4 Rosa Luxemburg, „Die russische Revolution“, Frankfurt am Main (Europäische Verlags-Anstalt) 1963.

5 Die Sozialrevolutionäre schieden im März 1918 aus Protest gegen den von Deutschland diktierten Frieden von Brest-Litowsk aus der Regierung aus.

6 Victor Serge, „Erinnerungen eines Revolutionärs, 1901–1941“, Hamburg (Edition Nautilus) 1991, S. 133.

7 Alexander Berkman, „Die Kronstadt-Rebellion“, Basel (Schweighauser) 1971.

8 Alexander Berkman, „Der bolschewistische Mythos: Tagebuch aus der russischen Revolution 1920–1922“, Lich (Verlag Edition AV) 2004, S. 216.

9 Alexandra Kollontai, „Die Arbeiter-Opposition in Russland“, Berlin (Verlag der Kommunistischen Arbeiter-Internationale), ca. 1922. Kollontai war ZK-Mitglied und wurde 1923 Gesandte der UdSSR in Norwegen und damit erste Diplomatin der Welt.

10 Lenin, „Über die Gewerkschaften, die gegenwärtige Lage und die Fehler Trotzkis“, Rede vom 30. Dezember 1920, Werke, Bd. 32, Berlin (Dietz Verlag) 1961, S. 7.

11 Nicolas Werth, „Histoire de l’Union soviétique de Lénine à Staline (1917–1953)“, Paris (Presses universitaires de France, coll. Que sais-je?) 2017.

12 Moshe Lewin, „La Formation du système soviétique“, Paris (Gallimard, coll. Bibliothèques des histoires) 1987.

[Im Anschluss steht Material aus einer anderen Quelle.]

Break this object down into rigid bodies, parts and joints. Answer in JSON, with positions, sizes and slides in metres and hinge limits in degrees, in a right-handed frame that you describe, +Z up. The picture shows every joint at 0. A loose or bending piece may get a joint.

Aus dem Französischen von Claudia Steinitz

Parteien und Gruppen

von Hélène Richard

Bolschewiki Die Bolschewiki („Mehrheitler“) waren die Mitglieder der Fraktion Lenins bei der Spaltung der Sozialdemokratischen Arbeiterpartei Russlands (SDAPR) 1903. Sie erklärten sich 1912 zu einer unabhängigen Partei. Der Begriff „Mehrheitler“ stammt von einer Abstimmung über die Parteiorganisa­tion und -strategie, bei der Bolschewiki und Menschewiki unterschiedliche Positio­nen vertraten. Nach der Machtübernahme 1917 gründeten die Bolschewiki im März 1918 auf dem 7. Kongress der ­SDAPR die (bolschewistische) Kommunistische Partei Russlands (später die KP der Sow­jet­union).

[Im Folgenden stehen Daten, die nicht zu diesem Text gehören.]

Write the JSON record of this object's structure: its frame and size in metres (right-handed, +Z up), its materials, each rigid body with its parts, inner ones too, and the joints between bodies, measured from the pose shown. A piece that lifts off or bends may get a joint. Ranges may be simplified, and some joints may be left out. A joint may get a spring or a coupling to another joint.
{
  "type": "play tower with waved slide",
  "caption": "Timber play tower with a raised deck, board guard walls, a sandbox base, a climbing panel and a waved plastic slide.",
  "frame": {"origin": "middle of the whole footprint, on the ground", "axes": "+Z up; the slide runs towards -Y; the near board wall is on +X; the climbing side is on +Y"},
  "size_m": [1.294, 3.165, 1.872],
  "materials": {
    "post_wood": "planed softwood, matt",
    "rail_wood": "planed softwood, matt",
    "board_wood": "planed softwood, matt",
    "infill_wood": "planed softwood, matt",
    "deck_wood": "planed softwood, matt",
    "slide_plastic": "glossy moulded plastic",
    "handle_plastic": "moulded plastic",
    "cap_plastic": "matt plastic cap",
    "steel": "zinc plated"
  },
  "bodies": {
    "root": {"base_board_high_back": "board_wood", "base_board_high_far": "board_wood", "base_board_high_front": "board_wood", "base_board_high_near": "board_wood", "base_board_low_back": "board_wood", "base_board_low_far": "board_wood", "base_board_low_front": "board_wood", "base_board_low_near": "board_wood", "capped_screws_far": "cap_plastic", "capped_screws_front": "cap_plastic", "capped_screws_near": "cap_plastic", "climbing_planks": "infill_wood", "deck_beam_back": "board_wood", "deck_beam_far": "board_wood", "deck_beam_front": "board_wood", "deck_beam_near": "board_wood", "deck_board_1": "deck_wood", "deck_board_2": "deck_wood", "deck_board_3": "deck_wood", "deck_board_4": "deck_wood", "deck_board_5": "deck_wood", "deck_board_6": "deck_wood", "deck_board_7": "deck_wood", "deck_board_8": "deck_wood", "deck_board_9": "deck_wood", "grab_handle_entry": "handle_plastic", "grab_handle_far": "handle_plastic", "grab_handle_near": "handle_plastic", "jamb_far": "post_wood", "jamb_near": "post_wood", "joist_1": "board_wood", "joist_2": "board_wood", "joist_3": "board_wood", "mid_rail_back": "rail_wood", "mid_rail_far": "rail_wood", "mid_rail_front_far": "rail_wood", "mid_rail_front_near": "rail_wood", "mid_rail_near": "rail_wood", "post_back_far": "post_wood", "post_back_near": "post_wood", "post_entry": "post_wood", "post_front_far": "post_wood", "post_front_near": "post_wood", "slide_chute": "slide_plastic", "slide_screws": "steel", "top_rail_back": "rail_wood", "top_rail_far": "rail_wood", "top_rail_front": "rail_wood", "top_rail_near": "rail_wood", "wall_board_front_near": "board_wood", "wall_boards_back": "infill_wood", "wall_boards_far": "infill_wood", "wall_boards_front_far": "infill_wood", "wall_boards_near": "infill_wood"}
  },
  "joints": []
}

KD Die Konstitutionell-Demokratische Partei (KD) war eine 1905 gegründete liberale Gruppierung, deren Mitglieder nach den Parteiinitialen Kadetten genannt wurden. Nach der Februarrevolution 1917 beteiligte sich die KD an der Provisorischen Regierung. Sie lehnte die von den Sozialisten gewünschten Wirtschaftsreformen ab, setzte sich für die Fortsetzung des Kriegs ein und unterstützte den Putschversuch von General Lawr Kornilow. Im Dezember 1917 wurde die Partei von den Bolschewiki verboten.

Narodnaja Wolja ­(Volkswille) war eine anarchistische Organisation, die 1879 gegründet wurde und für mehrere Bombenanschläge verantwortlich war, darunter das tödliche Attentat auf Zar Alexander II. in Sankt Petersburg am 1. März 1881.

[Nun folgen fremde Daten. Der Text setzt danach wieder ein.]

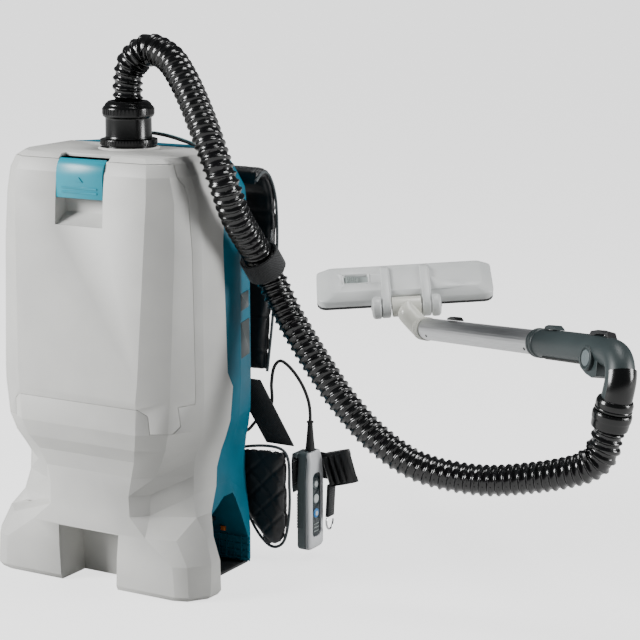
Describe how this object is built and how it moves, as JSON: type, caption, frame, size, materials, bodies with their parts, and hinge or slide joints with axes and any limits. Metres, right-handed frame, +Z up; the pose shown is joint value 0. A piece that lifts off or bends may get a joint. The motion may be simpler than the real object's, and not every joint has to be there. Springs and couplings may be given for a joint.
{
  "type": "backpack vacuum cleaner",
  "caption": "Backpack vacuum cleaner with hinged front cover, padded harness, wired remote control, ribbed hose, bent handle, pipe and tilting floor nozzle.",
  "frame": {"origin": "middle of the base plate's underside, on the surface that the housing stands on", "axes": "+Z up, -Y out of the front cover, +Y towards the wearer's back, +X to the right seen from the front"},
  "size_m": [0.9095, 0.7492, 0.6961],
  "materials": {
    "grey_shell": "satin",
    "teal_shell": "satin",
    "latch": "satin",
    "black_part": "satin",
    "hose": "gloss",
    "rubber": "matte",
    "handle": "satin",
    "pipe": "satin",
    "steel": "satin",
    "nozzle": "satin",
    "neck": "gloss",
    "switch": "matte",
    "wheel": "satin",
    "remote": "satin",
    "keypad": "satin",
    "key": "satin",
    "key_blue": "satin",
    "webbing": "matte",
    "padding": "matte",
    "filter": "matte",
    "bag": "matte",
    "board": "satin"
  },
  "bodies": {
    "housing": {"front_housing": "grey_shell", "rear_housing": "teal_shell", "cover_seal": "rubber", "base_plate": "black_part", "battery_dock_right": "black_part", "battery_dock_left": "black_part", "filter_frame": "grey_shell", "hepa_filter": "filter", "motor_housing": "black_part", "motor": "pipe", "control_board": "board", "dust_bag": "bag", "bag_collar": "filter", "inlet_duct": "black_part", "exhaust_grille": "black_part", "inlet_socket": "black_part", "hose": "hose", "hose_holder": "webbing", "back_plate": "black_part", "back_pad": "padding", "shoulder_strap_right": "padding", "shoulder_strap_left": "padding", "lower_strap_right": "webbing", "lower_strap_left": "webbing", "waist_pad_right": "padding", "waist_pad_left": "padding", "carry_strap": "webbing", "belt_right": "webbing", "belt_left": "webbing", "buckle_socket": "black_part", "buckle_tongue": "black_part", "d_ring": "steel", "strap_tail": "webbing", "remote_case": "remote", "remote_keypad": "keypad", "belt_clip": "remote", "cable_relief": "rubber", "control_cable": "rubber", "cable_gland": "rubber", "hose_end_cuff": "black_part"},
    "cover": {"front_cover": "grey_shell", "latch_pin": "steel"},
    "latch": {"cover_latch": "latch"},
    "cuff": {"hose_cuff": "black_part"},
    "impeller": {"impeller": "pipe"},
    "wand": {"handle": "handle", "pipe": "pipe"},
    "pipe_lock": {"pipe_lock": "handle"},
    "pipe_catch": {"pipe_catch": "black_part"},
    "suction_ring": {"suction_ring": "black_part"},
    "neck": {"neck": "neck"},
    "nozzle": {"nozzle_body": "nozzle", "sole_plate": "black_part", "axle": "steel"},
    "wheel_left": {"wheel_left": "wheel"},
    "wheel_right": {"wheel_right": "wheel"},
    "floor_selector": {"floor_selector": "switch"},
    "power_button": {"power_button": "key"},
    "mode_button": {"mode_button": "key"},
    "turbo_button": {"turbo_button": "key_blue"}
  },
  "joints": [
    {"name": "cover_hinge", "type": "hinge", "parent": "housing", "child": "cover", "pos_m": [0, -0.1225, 0.245], "axis": [1, 0, 0], "range_deg": [0, 95]},
    {"name": "latch_pivot", "type": "hinge", "parent": "cover", "child": "latch", "pos_m": [0, -0.095, 0.536], "axis": [-1, 0, 0], "range_deg": [0, 28], "stiffness_Nm_per_rad": 0.15, "springref_deg": -17.19},
    {"name": "cuff_swivel", "type": "hinge", "parent": "housing", "child": "cuff", "pos_m": [0, 0, 0.58], "axis": [0, 0, 1], "continuous": true},
    {"name": "impeller_spin", "type": "hinge", "parent": "housing", "child": "impeller", "pos_m": [0, 0.01, 0.18], "axis": [0, 0, 1], "continuous": true},
    {"name": "handle_swivel", "type": "hinge", "parent": "housing", "child": "wand", "pos_m": [0.641, 0.06, 0.27], "axis": [0.2, 0, 0.9798], "range_deg": [-90, 12]},
    {"name": "suction_ring_turn", "type": "hinge", "parent": "wand", "child": "suction_ring", "pos_m": [0.641, 0.06, 0.27], "axis": [0.2, 0, 0.9798], "range_deg": [0, 70]},
    {"name": "pipe_lock_slide", "type": "slide", "parent": "wand", "child": "pipe_lock", "axis": [0.7572, -0.6378, 0.1409], "range_m": [0, 0.004], "stiffness_N_per_m": 300, "springref_m": -0.001},
    {"name": "pipe_catch_slide", "type": "slide", "parent": "wand", "child": "pipe_catch", "axis": [0.7572, -0.6378, 0.1409], "range_m": [0, 0.004], "stiffness_N_per_m": 300, "springref_m": -0.001},
    {"name": "neck_swivel", "type": "hinge", "parent": "wand", "child": "neck", "pos_m": [0.19947, 0.45467, 0.2559], "axis": [0.7572, -0.6378, 0.1409], "range_deg": [-90, 90]},
    {"name": "neck_tilt", "type": "hinge", "parent": "neck", "child": "nozzle", "pos_m": [0.15, 0.482, 0.28], "axis": [0.8646, 0.4992, 0.0579], "range_deg": [-30, 45]},
    {"name": "wheel_left_spin", "type": "hinge", "parent": "nozzle", "child": "wheel_left", "pos_m": [0.15, 0.482, 0.28], "axis": [0.8646, 0.4992, 0.0579], "continuous": true},
    {"name": "wheel_right_spin", "type": "hinge", "parent": "nozzle", "child": "wheel_right", "pos_m": [0.15, 0.482, 0.28], "axis": [0.8646, 0.4992, 0.0579], "continuous": true},
    {"name": "floor_selector_slide", "type": "slide", "parent": "nozzle", "child": "floor_selector", "axis": [0.8646, 0.4992, 0.0579], "range_m": [0, 0.014]},
    {"name": "power_button_press", "type": "slide", "parent": "housing", "child": "power_button", "axis": [-1, 0, 0], "range_m": [0, 0.0009], "stiffness_N_per_m": 300, "springref_m": -0.001},
    {"name": "mode_button_press", "type": "slide", "parent": "housing", "child": "mode_button", "axis": [-1, 0, 0], "range_m": [0, 0.0009], "stiffness_N_per_m": 300, "springref_m": -0.001},
    {"name": "turbo_button_press", "type": "slide", "parent": "housing", "child": "turbo_button", "axis": [-1, 0, 0], "range_m": [0, 0.0009], "stiffness_N_per_m": 300, "springref_m": -0.001}
  ]
}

Menschewiki Die Menschewiki („Min­derheitler“) waren die Mitglieder der ­Frak­tion um Julius Martow und Pawel Axelrod. Bei der 1903 vollzogenen Spaltung der Partei in Menschewiki und Bolschewiki ging es vor allem um die Auslegung der marxistischen Revolutionstheorie. Nach Oktober 1917 prangerten die Menschewiki den „bolschewistischen Staatsstreich“ an. Ab 1918 waren sie gezwungen, in den Untergrund zu gehen.

SDAPR Die Sozialdemokratische Arbeiterpartei Russlands wurde 1898 in Minsk gegründet. In ihren klandestinen Anfängen war sie Sammelbecken verschiedener marxistischer Arbeiterorganisationen, die vom revolutionären Potenzial des industriellen Proletariats überzeugt waren. Auf dem 2. Kongress 1903 spaltete sich die Partei in Bolschewiki und Menschewiki.

SR Die Partei der Sozialrevolutionäre wurde 1901 in Berlin gegründet und berief sich anfangs auf die Narodniki (Volksverbundenen) innerhalb der russischen Revolutionsbewegung. Sie beteiligte sich 1917 aktiv an der Februar­revolution und stellte mehrere Mitglieder der Provisorischen Regierung, in der sie sich mit den Liberalen verbündete. Im September spaltete sich die Partei in einen linken und einen rechten Flügel. Die Linken Sozialrevolutionäre unterstützten die Bolschewiki, wurden jedoch 1918 – nach ihrem Austritt aus der Regierung und einem erfolglosen Aufstand gegen die bolschewistische Alleinherrschaft – ebenfalls verboten.